Matter Ledger vs. Matter Aging

Q: Why do the totals on the Matter Ledger report differ from the totals on the Matter Aging report?

A: The differences between these two reports result from the different way that unapplied payments are treated.

The short explanation: The fees, expenses, late charges, and taxes on the Matter Aging report have been reduced by any unapplied payments, but the corresponding amounts due on the Matter Ledger report have not.

If you take the Grand Total on the Matter Aging report and subtract any overpayments shown there, that number should agree with the Total Due on the Matter Ledger.

A detailed explanation follows.

When you enter a payment with Automatic Allocation checked, RTG Bills allocates the payment to fees, expenses, late charges, and taxes when the payment appears on a bill.  Until then, it is an unapplied payment.

You can see how this works by looking at the Matter Ledger.  When a payment is entered with Automatic Allocation, it appears on the Matter Ledger as a Payment transaction.  The total amount is shown, but it is not broken down into fees, expenses, late charges, and taxes.  Also, it does not change the Balance column.

When the payment appears on a bill, the Matter Ledger shows a Payment Used transaction and it shows the allocation to fees, expenses, late charges, and taxes.  Also, the Balance is reduced.

When a Matter Ledger is printed before an unapplied payment is used on a bill, the amounts due for that matter are added to give a subtotal, then the unapplied payments are subtracted to give the Total Due.  The individual amounts due (fees, expenses, late charges, taxes) are not reduced because the allocation is not yet known.

The Grand Totals on the Matter Ledger also show a subtotal and the unapplied payments subtracted from that to give the Total Due.

The Matter Aging report, however, is different.  Unapplied payments are used to reduce the balance for each matter.  Although the allocation is not certain, RTG Bills does the allocation when the report is printed, assuming it will be unchanged when the next bill is printed.  (That might be wrong if, for example, you enter a credit adjustment before printing the bill.)  Therefore, on the Matter Aging report, the individual totals for each matter have already been reduced by the unapplied payments.

Suppose a matter has a balance due and you have received a payment for that amount.  The Matter Aging report applies the payment and finds a balance due of zero.  That matter will not appear on the Matter Aging report, because the report only includes matters with a balance due.

If a partial payment has been received, it is applied to the balance due.  The matter appears on the Matter Aging report and its totals are reduced by the payment.
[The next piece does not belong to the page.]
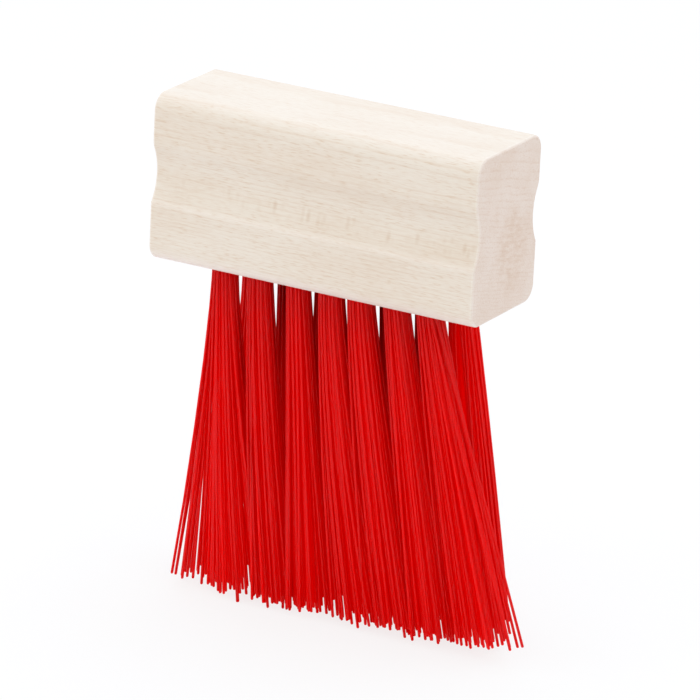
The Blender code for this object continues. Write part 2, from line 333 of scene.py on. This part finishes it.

If the client has paid more than they owed, the excess appears as an overpayment on the Matter Aging report.  There is no way to allocate such an amount.  It appears with a CR after it to show it is negative.  When it is subtracted from the total on the Matter Aging report, the result should be the same as the Matter Ledger's Total Due.  (Of course, that assumes you are including the same matters in both reports.  Choose All Matters and either do or do not check Include Closed Matters for both reports.)